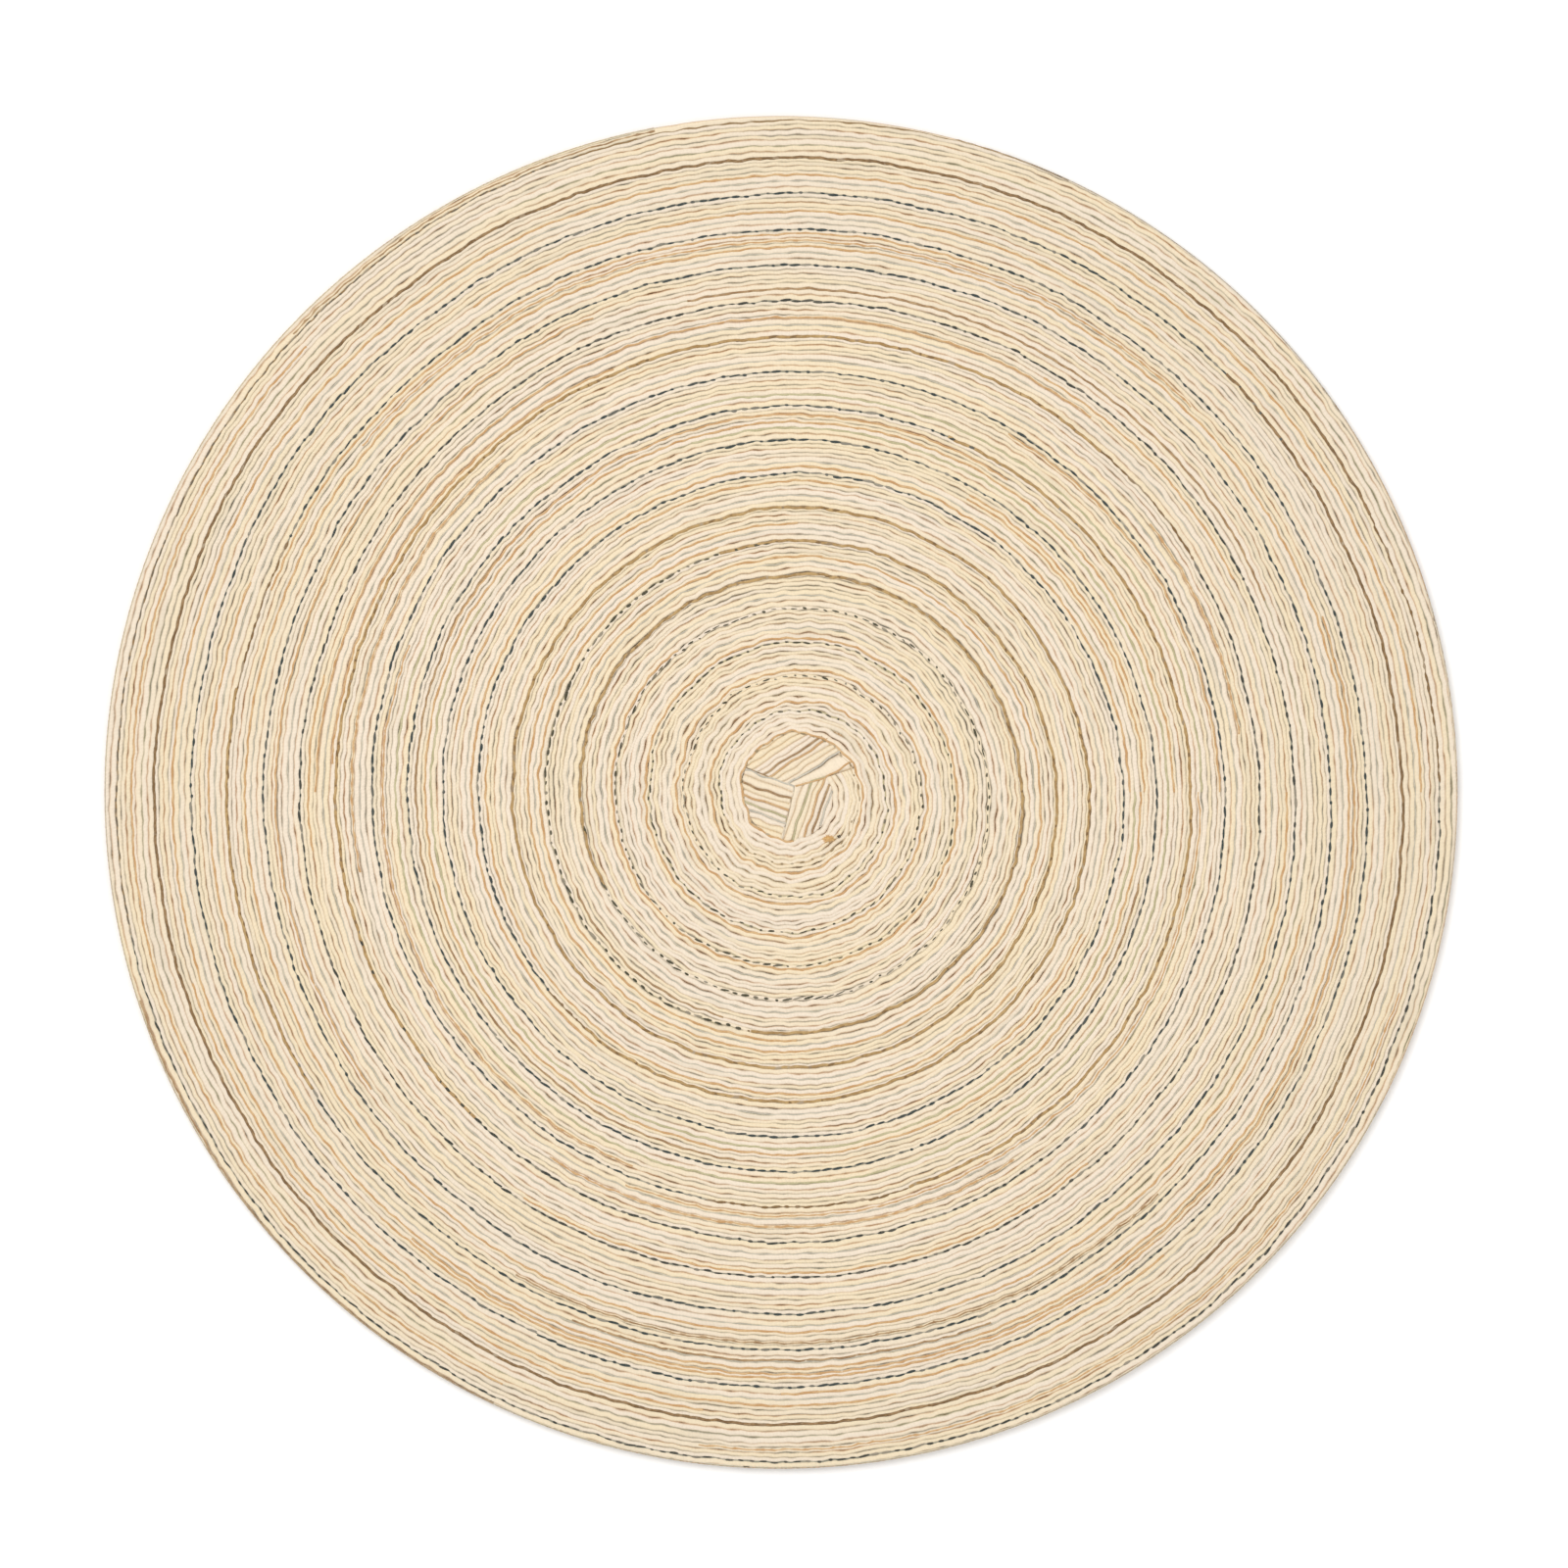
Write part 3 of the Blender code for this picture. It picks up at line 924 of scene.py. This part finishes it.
def make_leg(name, cotton_finish, yarns):
    """One folded length of tape: its ribs, cut to the leg's outline. Returns the coloured yarns
    between them."""
    (first, last), angle, edges, coloured = LEGS[name]
    chance = random.Random(name)
    run = Vector((math.cos(math.radians(angle)), math.sin(math.radians(angle))))
    outline = leg_outline(first, last)
    middle = sum(outline, Vector((0.0, 0.0))) / len(outline) - FOLD_HUB
    side = Vector((-run.y, run.x))
    if middle.dot(side) < 0:
        side = -side
    waves = [waved(chance, 2 * LEG_SECTIONS, LEG_WAVE) for _ in edges]
    places = [[edge / 1000 + shift for shift in shifts] for edge, shifts in zip(edges, waves)]
    ribs, threads = [], []
    for i, edge in enumerate(edges):
        rings, line = [], []
        for k in range(2 * LEG_SECTIONS):
            distance = (k - LEG_SECTIONS) * LEG_SECTION_SPACING
            low, high = reach_across(outline, run, side, distance)
            spot = FOLD_HUB + run * distance
            here = places[i][k]
            seen = distance > 0 or edge >= 0
            if i in coloured and seen and max(here, low + LEAST_RIB) < high - LEAST_RIB:
                here = max(here, low + LEAST_RIB)
                line.append((0.0, distance, spot + side * (here - LEG_YARN_HALF_WIDTH),
                             spot + side * (here + LEG_YARN_HALF_WIDTH),
                             THICKNESS - LEG_YARN_DEPTH, THICKNESS))
            if i + 1 == len(edges):
                continue
            inner = low if i == 0 else max(low, here - LEG_RIB_PRESS)
            outer = min(high, places[i + 1][k] + LEG_RIB_PRESS)
            if outer - inner > LEAST_RIB:
                ease = min(1.0, (outer - inner) / FULL_RIB)
                rings.append((i * 0.05, distance, spot + side * inner, spot + side * outer, 0.0001,
                              THICKNESS * (0.75 + 0.22 * ease)))
        if len(rings) > 2:
            ribs.append(short_strand(f"{name}_rib_{i}", rings, cotton_finish))
        if len(line) > 2:
            finish = yarns[coloured[i] + "_yarn"]
            threads.append((coloured[i], short_strand(f"{name}_yarn_{i}", line, finish, YARN_SIDES)))
    finished(joined(name.replace("folded", "ribbed"), ribs), "folded_cotton", name)
    return threads


# A tuft's fibres
FIBRE_STEPS = 8
TUFT_STRETCH = (1.35, 0.8)   # a tuft is wider along x than along y
FIBRE_HALF_WIDTHS = (0.00012, 0.00022)
MOST_BOW = 3.0               # sideways bend, in half widths
FIBRE_SINK = 0.00035         # of its ends into the tape
FIBRE_ARCH = 0.0009          # of its middle over them


def make_tuft(name, finish, count, shift, reach):
    """The frayed end of a yarn: short bent fibres that lie across one another on the tape."""
    low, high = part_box("start_knot")
    middle = Vector(((low.x + high.x) / 2 + shift[0], (low.y + high.y) / 2 + shift[1]))
    chance = random.Random(name)
    fibres = []
    for i in range(count):
        angle = chance.uniform(0.0, 2 * math.pi)
        ahead = Vector((math.cos(angle) * TUFT_STRETCH[0], math.sin(angle) * TUFT_STRETCH[1]))
        ahead = ahead * reach * chance.uniform(0.5, 1.0)
        across = Vector((-ahead.y, ahead.x)).normalized() * chance.uniform(*FIBRE_HALF_WIDTHS)
        bow = across * chance.uniform(-MOST_BOW, MOST_BOW)
        rings = []
        for k in range(FIBRE_STEPS + 1):
            share = k / FIBRE_STEPS
            arch = math.sin(math.pi * share)
            spot = middle + ahead * (share * 2 - 1) * 0.6 + bow * arch
            thin = 0.35 + 0.65 * arch
            lift = THICKNESS - FIBRE_SINK + FIBRE_ARCH * arch * (i % 5 + 1) / 5
            rings.append((i * 0.01, share * 0.003, spot - across * thin, spot + across * thin,
                          lift - 0.00012, lift + 0.00022 * thin))
        fibres.append(short_strand(f"{name}_{i}", rings, finish, YARN_SIDES))
    return joined(name, fibres)


def make_seam(tree, stitches):
    """The joining thread: a soft bed along the seam, and the short stitches on it."""
    bed_runs = [(turn, BED_OF[colour]) for turn, colour in STITCH_RUNS]
    bed = strand(
        tree, "joining_thread_bed", 0.0, 0.0, dyed_thread("seam_thread", bed_runs, True),
        first=THREAD_START, spacing=0.0011, sides=YARN_SIDES, half_width=0.00036, low=0.0021,
        high=0.0029, squareness=0.9, swelling=0.5, wander=0.0003, dip=1.0, seed=5.0)
    run = run_length(last_turn(0.0) - BARE_END)
    top = made_by(stitches, "joining_stitches", {
        "Count": int(run / STITCH_SPACING),
        "Start": run_length(THREAD_START),
        "Run": run,
        "Finish": dyed_thread("dark_stitch", STITCH_RUNS, False),
    })
    return bed, top


def make_yarns(tree, name, spans, finish, half_width=YARN_HALF_WIDTH, top=YARN_TOP):
    """Stretches of one coloured yarn, as one piece."""
    made = []
    for i, (first, last, share) in enumerate(spans):
        made.append(strand(
            tree, f"{name}_{i}", share, 0.0, finish, first=first, last=last, spacing=0.0010,
            sides=YARN_SIDES, rows=4, half_width=half_width, low=top - YARN_DEPTH, high=top,
            squareness=0.9, swelling=0.8, wander=0.00022, seed=9.1 * i))
    return joined(name, made) if len(made) > 1 else made[0]


set_camera()
set_studio()
strands = strand_tree()
ribs = make_ribs(strands)
for rib in ribs:
    finished(rib, "cream_cotton", "wound_tape")
ground = finished(make_ground(strands), "cream_cotton")
for piece in make_seam(strands, stitch_tree()):
    finished(piece, "joining_thread", "joining_thread")

yarns = {name: yarn(name, *dye) for name, dye in YARN_DYES.items()}
for node, span in TAN_LONG.items():
    finished(make_yarns(strands, "spun_" + node, [span], yarns["tan_yarn"]), "tan_yarn", node)
for name, (spans, dye, slot, half_width, top) in LOOSE_YARNS.items():
    finished(make_yarns(strands, name, spans, yarns[dye], half_width, top), slot)

# Grooves of the folded legs painted darker as coloured weft and painted shade, as on the wound ribs
folded_cotton = cotton("folded_cotton", 41.0, 0.04, (0.5, GREEN_GROOVE), (0.5, TAN_GROOVE))
fold_yarns = [pair for name in LEGS for pair in make_leg(name, folded_cotton, yarns)]
for colour in ("tan", "brown", "olive", "grey"):
    threads = [piece for key, piece in fold_yarns if key == colour]
    finished(joined(f"{colour}_fold_yarns", threads), "tan_yarn")

tuft = make_tuft("orange_tuft", yarns["orange_yarn"], 40, (0.0004, -0.0005), 0.0032)
finished(tuft, "orange_yarn", "start_knot")
speck = make_tuft("dark_speck", yarns["dark_fibre"], 6, (0.0034, 0.0001), 0.0010)
finished(speck, "orange_yarn")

*REQUIREMENTS*. Extract, word for word, each line of the listing above.

*SOLVED PROBLEM*.
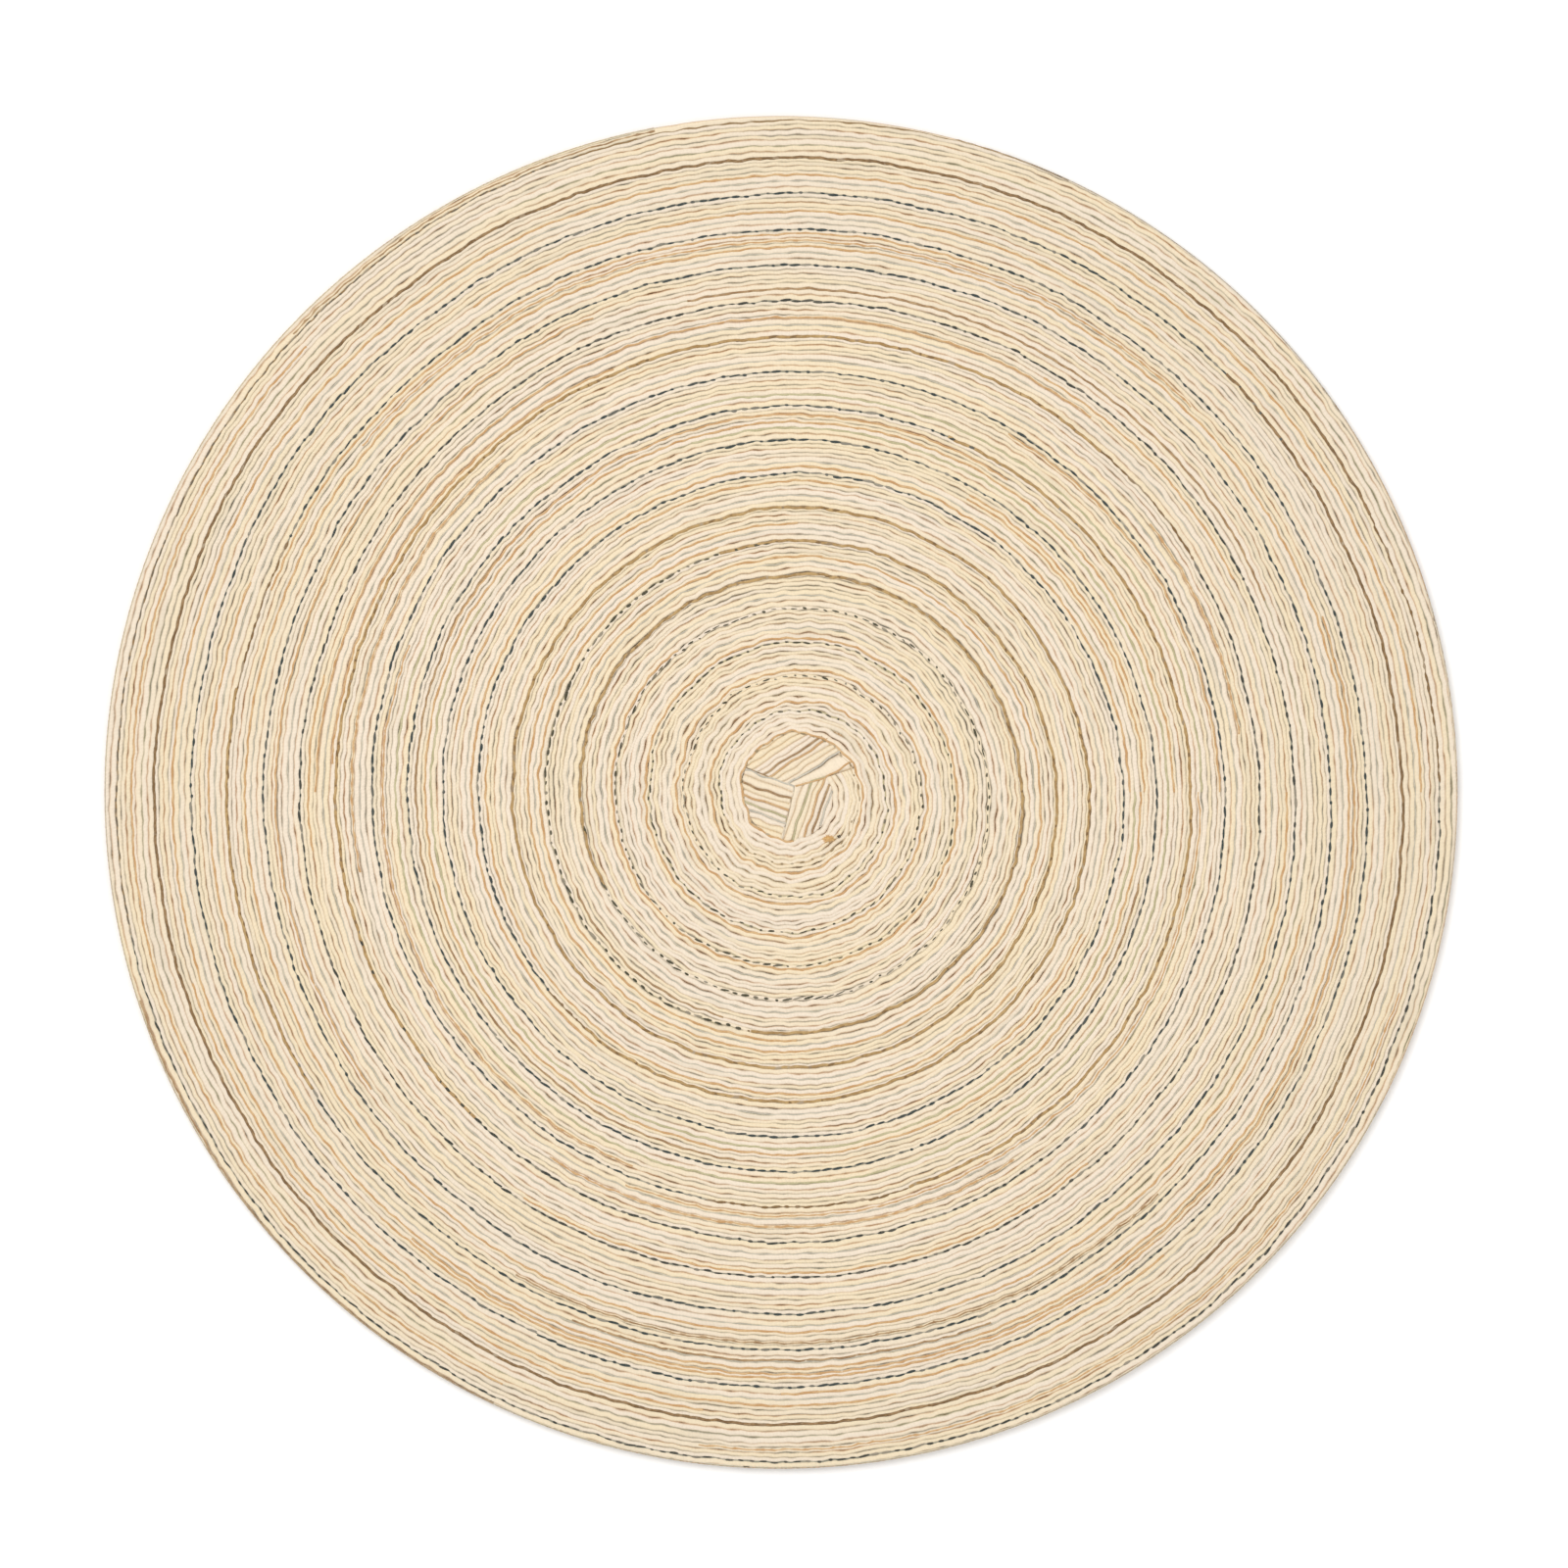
Write part 3 of the Blender code for this picture. It picks up at line 924 of scene.py. This part finishes it.
def make_leg(name, cotton_finish, yarns):
    """One folded length of tape: its ribs, cut to the leg's outline. Returns the coloured yarns
    between them."""
    (first, last), angle, edges, coloured = LEGS[name]
    chance = random.Random(name)
    run = Vector((math.cos(math.radians(angle)), math.sin(math.radians(angle))))
    outline = leg_outline(first, last)
    middle = sum(outline, Vector((0.0, 0.0))) / len(outline) - FOLD_HUB
    side = Vector((-run.y, run.x))
    if middle.dot(side) < 0:
        side = -side
    waves = [waved(chance, 2 * LEG_SECTIONS, LEG_WAVE) for _ in edges]
    places = [[edge / 1000 + shift for shift in shifts] for edge, shifts in zip(edges, waves)]
    ribs, threads = [], []
    for i, edge in enumerate(edges):
        rings, line = [], []
        for k in range(2 * LEG_SECTIONS):
            distance = (k - LEG_SECTIONS) * LEG_SECTION_SPACING
            low, high = reach_across(outline, run, side, distance)
            spot = FOLD_HUB + run * distance
            here = places[i][k]
            seen = distance > 0 or edge >= 0
            if i in coloured and seen and max(here, low + LEAST_RIB) < high - LEAST_RIB:
                here = max(here, low + LEAST_RIB)
                line.append((0.0, distance, spot + side * (here - LEG_YARN_HALF_WIDTH),
                             spot + side * (here + LEG_YARN_HALF_WIDTH),
                             THICKNESS - LEG_YARN_DEPTH, THICKNESS))
            if i + 1 == len(edges):
                continue
            inner = low if i == 0 else max(low, here - LEG_RIB_PRESS)
            outer = min(high, places[i + 1][k] + LEG_RIB_PRESS)
            if outer - inner > LEAST_RIB:
                ease = min(1.0, (outer - inner) / FULL_RIB)
                rings.append((i * 0.05, distance, spot + side * inner, spot + side * outer, 0.0001,
                              THICKNESS * (0.75 + 0.22 * ease)))
        if len(rings) > 2:
            ribs.append(short_strand(f"{name}_rib_{i}", rings, cotton_finish))
        if len(line) > 2:
            finish = yarns[coloured[i] + "_yarn"]
            threads.append((coloured[i], short_strand(f"{name}_yarn_{i}", line, finish, YARN_SIDES)))
    finished(joined(name.replace("folded", "ribbed"), ribs), "folded_cotton", name)
    return threads


# A tuft's fibres
FIBRE_STEPS = 8
TUFT_STRETCH = (1.35, 0.8)   # a tuft is wider along x than along y
FIBRE_HALF_WIDTHS = (0.00012, 0.00022)
MOST_BOW = 3.0               # sideways bend, in half widths
FIBRE_SINK = 0.00035         # of its ends into the tape
FIBRE_ARCH = 0.0009          # of its middle over them


def make_tuft(name, finish, count, shift, reach):
    """The frayed end of a yarn: short bent fibres that lie across one another on the tape."""
    low, high = part_box("start_knot")
    middle = Vector(((low.x + high.x) / 2 + shift[0], (low.y + high.y) / 2 + shift[1]))
    chance = random.Random(name)
    fibres = []
    for i in range(count):
        angle = chance.uniform(0.0, 2 * math.pi)
        ahead = Vector((math.cos(angle) * TUFT_STRETCH[0], math.sin(angle) * TUFT_STRETCH[1]))
        ahead = ahead * reach * chance.uniform(0.5, 1.0)
        across = Vector((-ahead.y, ahead.x)).normalized() * chance.uniform(*FIBRE_HALF_WIDTHS)
        bow = across * chance.uniform(-MOST_BOW, MOST_BOW)
        rings = []
        for k in range(FIBRE_STEPS + 1):
            share = k / FIBRE_STEPS
            arch = math.sin(math.pi * share)
            spot = middle + ahead * (share * 2 - 1) * 0.6 + bow * arch
            thin = 0.35 + 0.65 * arch
            lift = THICKNESS - FIBRE_SINK + FIBRE_ARCH * arch * (i % 5 + 1) / 5
            rings.append((i * 0.01, share * 0.003, spot - across * thin, spot + across * thin,
                          lift - 0.00012, lift + 0.00022 * thin))
        fibres.append(short_strand(f"{name}_{i}", rings, finish, YARN_SIDES))
    return joined(name, fibres)


def make_seam(tree, stitches):
    """The joining thread: a soft bed along the seam, and the short stitches on it."""
    bed_runs = [(turn, BED_OF[colour]) for turn, colour in STITCH_RUNS]
    bed = strand(
        tree, "joining_thread_bed", 0.0, 0.0, dyed_thread("seam_thread", bed_runs, True),
        first=THREAD_START, spacing=0.0011, sides=YARN_SIDES, half_width=0.00036, low=0.0021,
        high=0.0029, squareness=0.9, swelling=0.5, wander=0.0003, dip=1.0, seed=5.0)
    run = run_length(last_turn(0.0) - BARE_END)
    top = made_by(stitches, "joining_stitches", {
        "Count": int(run / STITCH_SPACING),
        "Start": run_length(THREAD_START),
        "Run": run,
        "Finish": dyed_thread("dark_stitch", STITCH_RUNS, False),
    })
    return bed, top


def make_yarns(tree, name, spans, finish, half_width=YARN_HALF_WIDTH, top=YARN_TOP):
    """Stretches of one coloured yarn, as one piece."""
    made = []
    for i, (first, last, share) in enumerate(spans):
        made.append(strand(
            tree, f"{name}_{i}", share, 0.0, finish, first=first, last=last, spacing=0.0010,
            sides=YARN_SIDES, rows=4, half_width=half_width, low=top - YARN_DEPTH, high=top,
            squareness=0.9, swelling=0.8, wander=0.00022, seed=9.1 * i))
    return joined(name, made) if len(made) > 1 else made[0]


set_camera()
set_studio()
strands = strand_tree()
ribs = make_ribs(strands)
for rib in ribs:
    finished(rib, "cream_cotton", "wound_tape")
ground = finished(make_ground(strands), "cream_cotton")
for piece in make_seam(strands, stitch_tree()):
    finished(piece, "joining_thread", "joining_thread")

yarns = {name: yarn(name, *dye) for name, dye in YARN_DYES.items()}
for node, span in TAN_LONG.items():
    finished(make_yarns(strands, "spun_" + node, [span], yarns["tan_yarn"]), "tan_yarn", node)
for name, (spans, dye, slot, half_width, top) in LOOSE_YARNS.items():
    finished(make_yarns(strands, name, spans, yarns[dye], half_width, top), slot)

# Grooves of the folded legs painted darker as coloured weft and painted shade, as on the wound ribs
folded_cotton = cotton("folded_cotton", 41.0, 0.04, (0.5, GREEN_GROOVE), (0.5, TAN_GROOVE))
fold_yarns = [pair for name in LEGS for pair in make_leg(name, folded_cotton, yarns)]
for colour in ("tan", "brown", "olive", "grey"):
    threads = [piece for key, piece in fold_yarns if key == colour]
    finished(joined(f"{colour}_fold_yarns", threads), "tan_yarn")

tuft = make_tuft("orange_tuft", yarns["orange_yarn"], 40, (0.0004, -0.0005), 0.0032)
finished(tuft, "orange_yarn", "start_knot")
speck = make_tuft("dark_speck", yarns["dark_fibre"], 6, (0.0034, 0.0001), 0.0010)
finished(speck, "orange_yarn")